Nvidia’s midrange GPUs in this generation haven’t been too impressive. With mediocre performance gains and inflated prices, the 60-level cards aren’t the go-to options that they once were. The RTX 4070 Super is the first great value/great performance offering in Nvidia’s lineup, and that card is $600. Everything below that price point should be ripe for the picking, and AMD should be dominating those sales. Instead, it’s pushing buyers toward Nvidia.
Not every GPU needs to be a masterpiece to be remembered for years like some of the best graphics cards of all time. All AMD had to do to make the RX 7600 XT worthwhile was to price it according to its capabilities. The design choices are questionable, but it wouldd still be a decent alternative to Nvidia’s overpriced GPUs … if only AMD had followed its usual performance-per-dollar strategy. The RX 7800 XT, at $500, is a fantastic deal. The RX 7600, at $270 and below, is a solid 1080p option.
AMD’s claim to fame is usually that it can offer more for less.
The RX 7600 XT, while not a bad GPU, makes very little sense to buy over Nvidia’s alternatives. Even if the RTX 4060 (and the Ti versions) is poor value, the RX 7600 XT is just as bad. With similar performance and with no DLSS 3.5 to justify the price hike, all it does is make Nvidia’s “meh” offerings look better than they are in reality.
AMD’s claim to fame is usually that it can offer more for less.
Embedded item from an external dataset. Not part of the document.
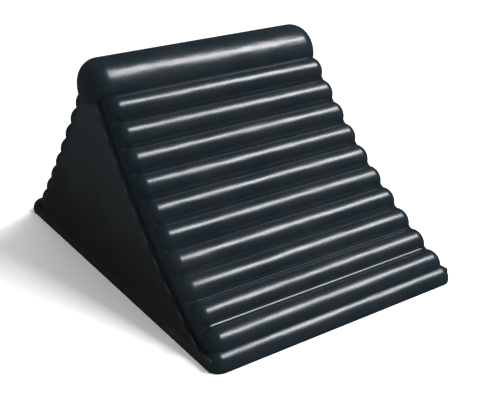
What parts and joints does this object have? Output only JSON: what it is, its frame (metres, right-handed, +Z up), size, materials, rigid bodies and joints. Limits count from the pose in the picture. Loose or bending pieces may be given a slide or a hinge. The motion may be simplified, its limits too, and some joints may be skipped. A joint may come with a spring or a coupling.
{
  "type": "wheel chock",
  "caption": "Moulded rubber wedge with hollow ribbed slopes on both sides, a round crown and round toes, set against a tyre to stop it rolling.",
  "frame": {"origin": "centre of the footprint, on the ground", "axes": "+X along the ribs, +Y from the long slope towards the short slope (the line of travel), +Z up"},
  "size_m": [0.167, 0.254, 0.1315],
  "materials": {
    "core_rubber": "matt, pressed against a plain mould wall",
    "tread_rubber": "smooth blue-black, semi-gloss moulded skin",
    "sole_rubber": "matt, grooved"
  },
  "bodies": {
    "root": {"core_block": "core_rubber", "front_tread": "tread_rubber", "rear_tread": "tread_rubber", "crown_bar": "tread_rubber", "front_toe_bar": "tread_rubber", "rear_toe_bar": "tread_rubber", "sole_pad": "sole_rubber"}
  },
  "joints": []
}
It also typically offers more VRAM than Nvidia. It’s hard to say why it chose to stray from what worked in the past by overpricing the RX 7600 XT and adding 16GB VRAM without an interface to match.
I like to root for the underdog, but I truly can’t see many reasons to buy the RX 7600 XT over an RTX 4060 right now. Unless you specifically only want to play the few games where the 16GB of VRAM will make a massive difference, or need the GPU for memory-intensive tasks, there’s just no point in spending that extra $30. AMD couldn’t have done Nvidia a bigger favor.